= Required task =
Wherever "pose" appears in a line, list that line.

= Exercise materials =
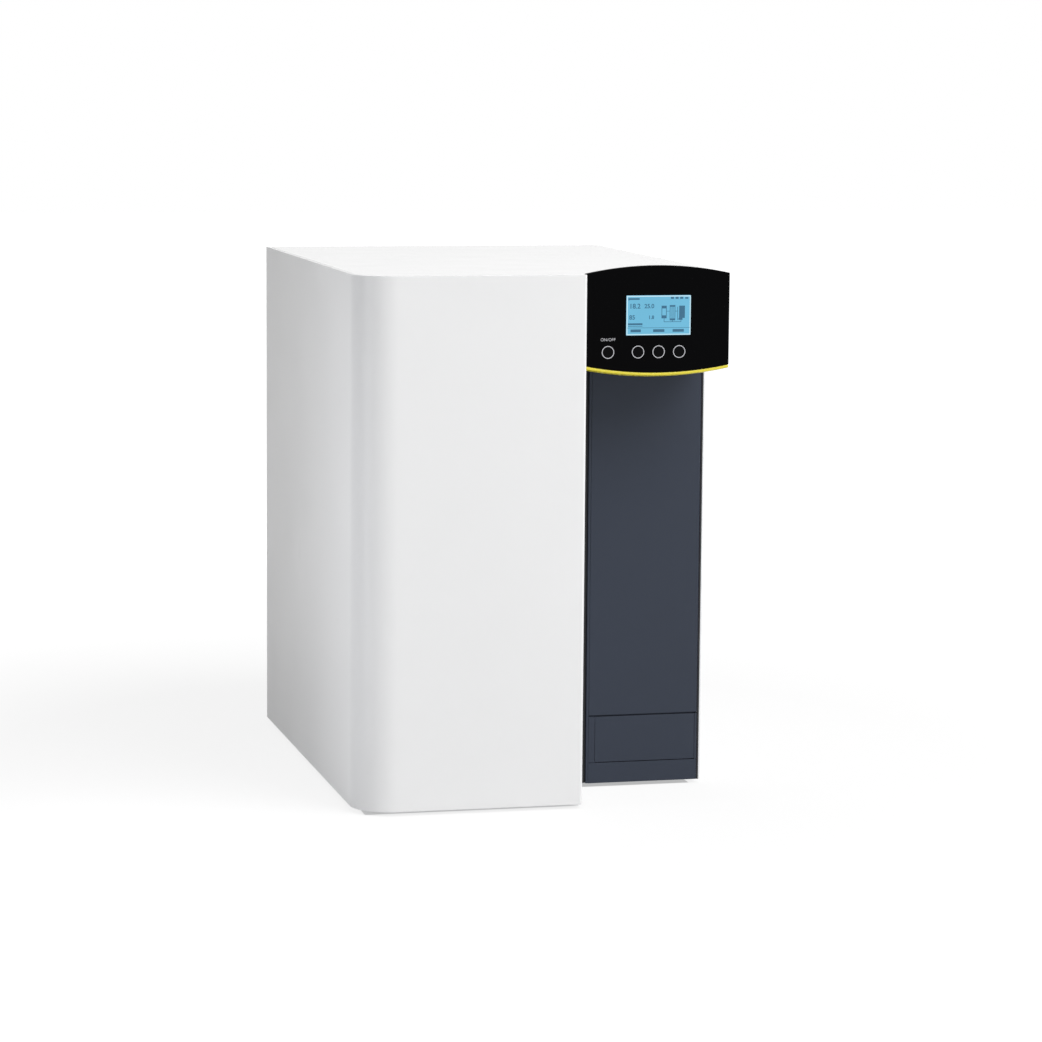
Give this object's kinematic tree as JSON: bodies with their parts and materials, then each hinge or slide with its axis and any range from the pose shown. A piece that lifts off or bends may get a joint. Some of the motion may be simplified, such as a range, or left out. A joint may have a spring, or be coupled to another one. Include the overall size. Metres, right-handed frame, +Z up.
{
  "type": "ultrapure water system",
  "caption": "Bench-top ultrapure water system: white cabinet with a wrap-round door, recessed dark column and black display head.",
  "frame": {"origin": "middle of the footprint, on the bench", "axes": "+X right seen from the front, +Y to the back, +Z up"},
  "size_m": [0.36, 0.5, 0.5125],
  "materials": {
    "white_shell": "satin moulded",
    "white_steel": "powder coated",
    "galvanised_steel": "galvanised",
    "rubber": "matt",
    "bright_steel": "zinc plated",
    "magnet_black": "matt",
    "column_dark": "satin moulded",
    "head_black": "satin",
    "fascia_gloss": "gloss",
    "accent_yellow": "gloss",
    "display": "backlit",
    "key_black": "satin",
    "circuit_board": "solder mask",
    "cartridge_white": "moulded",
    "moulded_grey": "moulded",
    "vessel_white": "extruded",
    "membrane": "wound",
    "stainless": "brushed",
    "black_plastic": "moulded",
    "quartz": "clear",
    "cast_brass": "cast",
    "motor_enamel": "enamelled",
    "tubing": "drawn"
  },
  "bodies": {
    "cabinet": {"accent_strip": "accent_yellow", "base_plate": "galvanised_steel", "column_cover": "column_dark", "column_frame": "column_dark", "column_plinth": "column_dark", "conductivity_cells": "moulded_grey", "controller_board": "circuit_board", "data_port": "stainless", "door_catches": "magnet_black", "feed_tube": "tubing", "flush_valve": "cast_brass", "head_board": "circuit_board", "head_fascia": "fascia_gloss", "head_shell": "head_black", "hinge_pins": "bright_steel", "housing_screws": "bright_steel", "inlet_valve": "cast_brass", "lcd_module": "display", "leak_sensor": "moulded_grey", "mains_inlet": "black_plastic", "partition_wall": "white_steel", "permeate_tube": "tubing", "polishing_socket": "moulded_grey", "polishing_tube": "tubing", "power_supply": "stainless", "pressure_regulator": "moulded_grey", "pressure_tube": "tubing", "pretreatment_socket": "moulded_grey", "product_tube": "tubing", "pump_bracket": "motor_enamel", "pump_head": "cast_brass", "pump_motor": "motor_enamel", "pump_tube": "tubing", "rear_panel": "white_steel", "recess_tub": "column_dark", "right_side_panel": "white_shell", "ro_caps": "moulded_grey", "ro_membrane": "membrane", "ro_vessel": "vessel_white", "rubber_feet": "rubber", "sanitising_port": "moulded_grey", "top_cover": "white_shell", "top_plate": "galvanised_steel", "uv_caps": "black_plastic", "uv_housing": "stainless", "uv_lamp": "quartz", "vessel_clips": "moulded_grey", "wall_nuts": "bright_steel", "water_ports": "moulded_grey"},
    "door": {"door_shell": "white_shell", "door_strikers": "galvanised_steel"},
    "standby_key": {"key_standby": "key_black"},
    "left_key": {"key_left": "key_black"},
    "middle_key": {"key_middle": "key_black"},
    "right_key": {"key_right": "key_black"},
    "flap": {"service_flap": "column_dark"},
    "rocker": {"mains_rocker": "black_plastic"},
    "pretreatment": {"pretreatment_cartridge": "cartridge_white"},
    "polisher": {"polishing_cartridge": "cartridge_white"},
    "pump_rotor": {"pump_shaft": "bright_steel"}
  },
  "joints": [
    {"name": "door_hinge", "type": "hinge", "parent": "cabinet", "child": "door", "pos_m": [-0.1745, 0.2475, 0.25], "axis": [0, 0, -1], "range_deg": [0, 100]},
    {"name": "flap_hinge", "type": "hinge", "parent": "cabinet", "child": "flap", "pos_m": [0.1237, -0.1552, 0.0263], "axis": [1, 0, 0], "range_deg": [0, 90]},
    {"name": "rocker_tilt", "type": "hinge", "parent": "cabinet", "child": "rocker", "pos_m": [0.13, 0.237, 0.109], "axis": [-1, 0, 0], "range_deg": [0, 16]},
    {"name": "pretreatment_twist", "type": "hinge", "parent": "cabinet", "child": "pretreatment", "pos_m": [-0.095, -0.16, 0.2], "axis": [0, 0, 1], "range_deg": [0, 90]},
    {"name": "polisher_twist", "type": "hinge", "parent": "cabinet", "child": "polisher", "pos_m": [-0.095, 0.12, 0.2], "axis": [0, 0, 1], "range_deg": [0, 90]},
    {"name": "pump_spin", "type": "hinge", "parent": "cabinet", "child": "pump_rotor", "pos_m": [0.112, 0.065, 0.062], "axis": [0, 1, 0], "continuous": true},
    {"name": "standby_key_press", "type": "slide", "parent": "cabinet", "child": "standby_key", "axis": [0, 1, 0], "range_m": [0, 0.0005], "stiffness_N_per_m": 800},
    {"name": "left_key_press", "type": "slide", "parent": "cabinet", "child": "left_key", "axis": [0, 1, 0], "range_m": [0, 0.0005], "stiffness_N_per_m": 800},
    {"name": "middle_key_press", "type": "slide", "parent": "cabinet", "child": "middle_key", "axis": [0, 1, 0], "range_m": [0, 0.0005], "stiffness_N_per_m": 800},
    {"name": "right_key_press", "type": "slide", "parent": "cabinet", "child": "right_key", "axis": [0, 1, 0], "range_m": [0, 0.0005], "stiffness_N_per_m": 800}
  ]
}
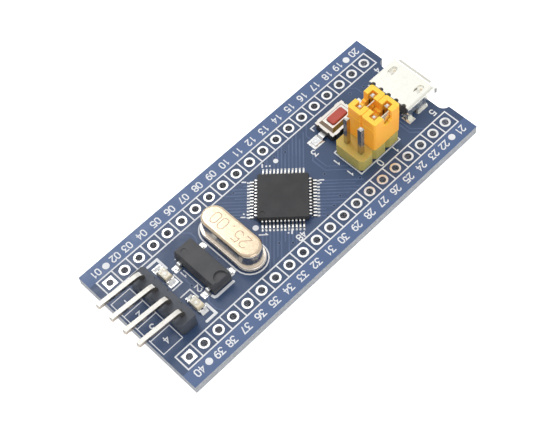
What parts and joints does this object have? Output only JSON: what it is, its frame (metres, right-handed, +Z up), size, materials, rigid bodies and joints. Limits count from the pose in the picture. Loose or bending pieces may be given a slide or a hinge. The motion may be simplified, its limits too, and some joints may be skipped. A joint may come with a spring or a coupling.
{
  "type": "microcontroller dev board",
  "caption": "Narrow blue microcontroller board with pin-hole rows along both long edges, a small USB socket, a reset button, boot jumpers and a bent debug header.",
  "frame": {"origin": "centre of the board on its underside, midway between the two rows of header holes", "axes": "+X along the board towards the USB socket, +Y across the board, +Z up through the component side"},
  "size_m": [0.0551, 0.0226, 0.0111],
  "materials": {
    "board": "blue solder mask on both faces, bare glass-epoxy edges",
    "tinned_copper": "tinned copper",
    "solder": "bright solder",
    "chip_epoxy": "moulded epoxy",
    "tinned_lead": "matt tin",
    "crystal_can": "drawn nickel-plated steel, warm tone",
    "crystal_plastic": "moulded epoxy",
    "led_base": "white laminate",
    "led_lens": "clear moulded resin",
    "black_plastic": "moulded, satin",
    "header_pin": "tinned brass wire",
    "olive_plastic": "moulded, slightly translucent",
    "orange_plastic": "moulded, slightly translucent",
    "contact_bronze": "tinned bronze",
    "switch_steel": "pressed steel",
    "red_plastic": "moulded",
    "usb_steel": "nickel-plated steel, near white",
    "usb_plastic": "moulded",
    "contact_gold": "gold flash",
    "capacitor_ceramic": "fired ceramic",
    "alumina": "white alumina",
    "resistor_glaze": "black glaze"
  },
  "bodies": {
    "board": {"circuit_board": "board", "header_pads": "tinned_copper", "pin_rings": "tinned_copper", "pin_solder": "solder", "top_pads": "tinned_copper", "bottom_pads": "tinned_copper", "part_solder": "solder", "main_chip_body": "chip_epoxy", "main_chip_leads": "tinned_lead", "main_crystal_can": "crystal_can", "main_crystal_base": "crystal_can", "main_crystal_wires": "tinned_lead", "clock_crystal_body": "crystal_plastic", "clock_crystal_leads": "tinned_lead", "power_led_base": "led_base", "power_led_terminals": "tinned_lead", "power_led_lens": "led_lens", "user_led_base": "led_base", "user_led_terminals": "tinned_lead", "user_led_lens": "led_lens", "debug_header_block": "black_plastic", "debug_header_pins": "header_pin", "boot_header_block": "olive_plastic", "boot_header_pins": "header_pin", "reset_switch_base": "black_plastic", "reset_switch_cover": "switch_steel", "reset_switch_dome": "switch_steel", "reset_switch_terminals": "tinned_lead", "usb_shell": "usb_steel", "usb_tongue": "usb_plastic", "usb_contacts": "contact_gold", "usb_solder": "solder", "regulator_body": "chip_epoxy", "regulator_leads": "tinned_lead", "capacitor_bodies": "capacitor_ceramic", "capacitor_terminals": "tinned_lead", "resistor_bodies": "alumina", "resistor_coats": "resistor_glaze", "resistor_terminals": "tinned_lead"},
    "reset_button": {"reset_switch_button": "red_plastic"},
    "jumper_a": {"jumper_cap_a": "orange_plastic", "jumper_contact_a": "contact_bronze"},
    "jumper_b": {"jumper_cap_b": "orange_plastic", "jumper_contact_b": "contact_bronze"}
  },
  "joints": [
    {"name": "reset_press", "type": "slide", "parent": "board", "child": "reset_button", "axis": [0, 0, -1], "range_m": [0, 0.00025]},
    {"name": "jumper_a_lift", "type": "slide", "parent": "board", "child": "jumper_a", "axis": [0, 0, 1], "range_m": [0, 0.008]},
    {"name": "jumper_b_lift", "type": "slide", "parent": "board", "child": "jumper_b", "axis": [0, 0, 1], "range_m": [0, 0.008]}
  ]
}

= Exercise result =
Give this object's kinematic tree as JSON: bodies with their parts and materials, then each hinge or slide with its axis and any range from the pose shown. A piece that lifts off or bends may get a joint. Some of the motion may be simplified, such as a range, or left out. A joint may have a spring, or be coupled to another one. Include the overall size. Metres, right-handed frame, +Z up.
What parts and joints does this object have? Output only JSON: what it is, its frame (metres, right-handed, +Z up), size, materials, rigid bodies and joints. Limits count from the pose in the picture. Loose or bending pieces may be given a slide or a hinge. The motion may be simplified, its limits too, and some joints may be skipped. A joint may come with a spring or a coupling.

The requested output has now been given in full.